Enabling robots to explore and act in unfamiliar environments under ambiguous human instructions by interactively identifying task-relevant objects (e.g., identifying cups or beverages for “I’m thirsty”) remains challenging for existing vision-language model (VLM)-based methods. This challenge stems from inefficient reasoning and the lack of environmental interaction, which hinder real-time task planning and decision-making.
To address this, We propose Affordance-Aware Interactive Decision-Making and Execution for Ambiguous Instructions (AIDE), a dual-stream framework that integrates interactive exploration with vision-language reasoning.
1) Multi-Stage Inference (MSI): given the input task, the MSI stream uses Multimodal CoT Module (MM-CoT) and Exploration Policy to generate keyframe-based task planning result.
2) Instruction-Tool Relationship Space: By scoring the input instruction based on affordance, the planning result is projected into the Instruction-Tool Relationship Space, enabling a sufficient cross-modal understanding of the input instruction and robustness to hallucinations arising from GPT-5 reasoning.

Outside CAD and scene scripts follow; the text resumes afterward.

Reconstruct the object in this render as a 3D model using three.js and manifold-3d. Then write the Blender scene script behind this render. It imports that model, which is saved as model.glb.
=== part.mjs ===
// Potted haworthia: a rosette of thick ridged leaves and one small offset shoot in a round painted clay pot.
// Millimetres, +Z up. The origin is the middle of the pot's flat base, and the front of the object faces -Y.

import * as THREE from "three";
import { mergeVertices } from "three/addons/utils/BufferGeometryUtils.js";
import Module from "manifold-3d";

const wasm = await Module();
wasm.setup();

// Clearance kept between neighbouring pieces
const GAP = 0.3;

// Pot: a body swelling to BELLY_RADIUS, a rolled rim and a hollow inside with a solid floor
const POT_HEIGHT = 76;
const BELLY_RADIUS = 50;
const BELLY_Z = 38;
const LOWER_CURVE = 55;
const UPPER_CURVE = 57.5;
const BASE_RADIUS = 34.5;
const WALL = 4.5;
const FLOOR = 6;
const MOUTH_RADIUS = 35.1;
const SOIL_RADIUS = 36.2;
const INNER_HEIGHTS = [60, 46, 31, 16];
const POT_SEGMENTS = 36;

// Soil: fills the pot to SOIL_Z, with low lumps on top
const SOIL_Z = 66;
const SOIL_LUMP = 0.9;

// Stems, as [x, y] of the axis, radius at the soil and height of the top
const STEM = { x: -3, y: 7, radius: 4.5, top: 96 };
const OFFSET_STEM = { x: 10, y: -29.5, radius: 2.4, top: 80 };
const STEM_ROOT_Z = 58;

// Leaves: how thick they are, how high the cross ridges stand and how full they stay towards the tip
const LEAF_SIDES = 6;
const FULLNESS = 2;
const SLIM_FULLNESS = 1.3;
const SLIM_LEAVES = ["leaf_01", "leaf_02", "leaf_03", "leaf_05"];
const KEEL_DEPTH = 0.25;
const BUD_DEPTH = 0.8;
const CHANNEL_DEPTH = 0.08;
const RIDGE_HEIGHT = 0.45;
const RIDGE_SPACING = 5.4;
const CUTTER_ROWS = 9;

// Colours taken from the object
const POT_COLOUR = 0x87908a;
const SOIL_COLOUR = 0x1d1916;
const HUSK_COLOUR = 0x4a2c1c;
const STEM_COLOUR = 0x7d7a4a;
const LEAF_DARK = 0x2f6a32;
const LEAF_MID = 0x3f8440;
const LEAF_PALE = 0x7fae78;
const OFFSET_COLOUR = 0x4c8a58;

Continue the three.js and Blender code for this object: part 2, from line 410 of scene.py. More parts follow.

3) Accelerated Decision-Making (ADM): Building on the projection, the ADM stream employs Efficient Retrieval Scheme (ERS) and Exploration Policy for real-time, closed-loop task execution over continuous frames.
Keyframe-Based Task Inference
The MSI stream receives the input task and, through prompt-engineered multimodal CoT, jointly leverages GPT-5’s multimodal reasoning capability and the grounding submodule’s localization ability to produce the task grounding result, including labels, images and locations for the required tool and its critical parts. Together, these outputs enable task inference that focuses on exploration and instruction completion within the keyframe scene.
Interactive Closed-Loop Decision and Execution
The ADM stream enables closed-loop, real-time task execution by continuously performing task planning and updating the scene through robot interaction. Given the input task, the ADM performs task planning through the ERS and the Exploration Policy, with the former process relying on retrieval from a pool comprising retrieved candidate and MSI-generated task planning results. Operating in a closed-loop manner with real-time input updates at 10 Hz, ADM leverages exploration results from task planning to determine the robot’s motion strategy. By instructing the robot to execute the corresponding motion strategy, the input scene is continuously updated.
Affordance vector distributions for instructions and tools.
The image shows that taking cutting/cleaning/drinking/heating-related tasks as representative examples, the affordance vector distributions for instructions and tools largely overlap. These observations reveal that the affordance vectors scored from instructions and located near cluster centers capture category-level affordances shared by both instructions and their required tools, naturally inducing many-to-many instruction-tool, instruction-instruction, and tool-tool relationships across different task planning results.
Zero-shot performance comparison on G-Dataset and R-Dataset. We compare the zero-shot task planning performance of AIDE against eight baselines on the G-Dataset and R-Dataset. AIDE achieves task planning success rates above 80%, with 83% on the G-Dataset and 88% on the R-Dataset, exceeding all baselines by over 30%. It is also noteworthy that AIDE achieves tool selection success rates of approximately 95% (94.5% on the G-Dataset and 95.0% on the R-Dataset), outperforming all baselines, which validates the effectiveness and robustness against hallucination of the MM-CoTdesign in the MSI stream of the AIDE, as well as the efficiency and well-chosen hyperparameters of the affordance-analysis-based ERS in the ADM stream.
Ablation study on different components of AIDE. Ablation studies show that incorporating the ADM stream enables AIDE to achieve efficient affordance-based retrieval, with task planning success rate gains of 2.5% and 1% on the G-Dataset and R-Dataset, respectively, and a 320× FPS increase to nearly 10 Hz. And incorporating the MSI stream allows AIDE to leverage GPT-5-based scene understanding, resulting in 2%-15% improvements across success rate metrics. These results highlight both the distinct roles of MSI and ADM and their complementary synergy in improving the accuracy and efficiency of task planning and execution.
The deployment platform for the real-machine experiment is an Advantech Industrial control computer without a GPU. The robotic arm used is the FAIRINO FR - 3 robot with 6 DOF, and the gripper is the Agibot omnipicker x1, with a RealSense D435 camera.